Overall a fascinating view into the world of timeshare sales. I didn't feel in any danger of buying at any point, but I give Nick his due that he tried very hard and used most of the tricks in the book without resorting to what I'd regard as "high pressure" sales. Perhaps the fact that I was taking notes alarmed him a little; he emphasised at the start that he'd give us all the items discussed in writing, but of course with us leaving before closing this didn't happen (if it would have happened). Credit to him that he recognised when he was beaten and didn't waste our time or his beyond that point. It also turned out to be remarkably easy to elicit information about him and divert him off course for a few minutes.
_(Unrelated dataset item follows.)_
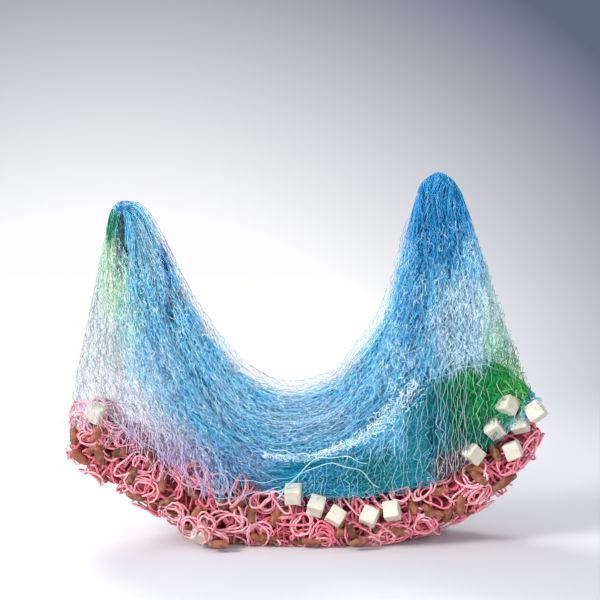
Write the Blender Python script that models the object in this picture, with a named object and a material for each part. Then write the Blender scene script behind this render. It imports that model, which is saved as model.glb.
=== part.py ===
"""A fishing net drawn up into two peaks, with a hammock of netting between them.

The netting is one panel, folded back and forth into six layers. Its two long edges are gathered into
hanks of cord that lie side by side under it: the lead line in front and the float line behind. Clay
sinkers and foam floats sit on the hanks. Metres, +Z up, the front towards -Y, the floor at z = 0.
"""

from math import cos, pi, radians, sin

import bmesh
import bpy
import numpy as np
from mathutils import Matrix, Vector
from mathutils.bvhtree import BVHTree

# Clearances
GAP = 0.0004  # between pieces that rest on each other
HEM_GAP = 0.0009  # between the netting's hems and the hanks' highest places there
FOLD_CLEARANCE = 0.003  # under the netting's inner folds
SEAT_STEP = 0.0015  # between the places where a piece is tried against its seat
START = 0.09  # how far out a piece starts on its way to its seat
ABOVE = 1.0  # over everything

# Curves and meshes
CURVE_STEPS = 24  # between two rows of a table
REST_TRIES = 9  # places tried along a straight run that rests on the hanks
WELD = 1e-5
CREASE = 50  # degrees between two faces that meet at a sharp edge

# Hanks of cord: one row for each section of the garland, from its left tip to its right tip.
# x and z of the middle, half the height, half the depth of one hank
GARLAND = (
    (-0.338, 0.162, 0.014, 0.013),
    (-0.320, 0.157, 0.029, 0.020),
    (-0.290, 0.143, 0.039, 0.024),
    (-0.250, 0.119, 0.042, 0.026),
    (-0.200, 0.087, 0.042, 0.027),
    (-0.140, 0.054, 0.042, 0.028),
    (-0.070, 0.035, 0.041, 0.029),
    (0.000, 0.031, 0.038, 0.029),
    (0.070, 0.030, 0.037, 0.028),
    (0.140, 0.037, 0.036, 0.027),
    (0.205, 0.062, 0.034, 0.026),
    (0.262, 0.101, 0.033, 0.024),
    (0.302, 0.144, 0.030, 0.021),
    (0.325, 0.171, 0.022, 0.016),
    (0.334, 0.182, 0.012, 0.011),
)
HANK_RINGS = 50
HANK_SIDES = 12
HANK_PRESS = 0.0025  # how far the two hanks press each other flat
LOBES = 3  # ridges round a hank, left by its twist
LOBE_DEPTH = 0.15  # of the hank's radius
TWISTS = 4.5  # turns of those ridges from tip to tip
# Swelling of the hanks: share of the radius, radians from tip to tip, where it starts
SWELLS = (
    (0.05, 19, 2),
    (0.03, 43, -1),
)

# Netting: one row for each section, from its left end over both peaks to its right end.
# x and z of the crest, x of the foot, half the depth at the crest
SECTIONS = (
    (-0.326, 0.205, -0.323, 0.013),
    (-0.299, 0.335, -0.302, 0.017),
    (-0.275, 0.446, -0.270, 0.022),
    (-0.264, 0.474, -0.250, 0.024),
    (-0.248, 0.484, -0.232, 0.025),
    (-0.222, 0.472, -0.206, 0.026),
    (-0.190, 0.416, -0.178, 0.028),
    (-0.148, 0.342, -0.140, 0.030),
    (-0.087, 0.259, -0.084, 0.032),
    (-0.012, 0.224, -0.012, 0.033),
    (0.060, 0.257, 0.064, 0.032),
    (0.108, 0.336, 0.122, 0.030),
    (0.138, 0.432, 0.165, 0.027),
    (0.158, 0.494, 0.190, 0.026),
    (0.172, 0.515, 0.206, 0.025),
    (0.189, 0.523, 0.221, 0.024),
    (0.212, 0.506, 0.240, 0.023),
    (0.236, 0.455, 0.260, 0.021),
    (0.262, 0.382, 0.282, 0.019),
    (0.290, 0.298, 0.303, 0.017),
    (0.326, 0.210, 0.324, 0.013),
)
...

Presumably this was because he thought that he was making a social connection and common ground.

The offer itself of course was completely overpriced - I checked out the secondary market in TIMESHARECO properties and they were a) heavily discounted, around 60% of face value and b) not selling, though of course these are related and just give you a ballpark idea of the market clearing price. The annual maintenance cost was around $1300 - i.e. the same as 6 nights of hotel stays at $200/night. If you buy in the primary market, you are a total mug or you have lots of money, the holiday model fits you and you don't mind paying a healthy excess for the convenience.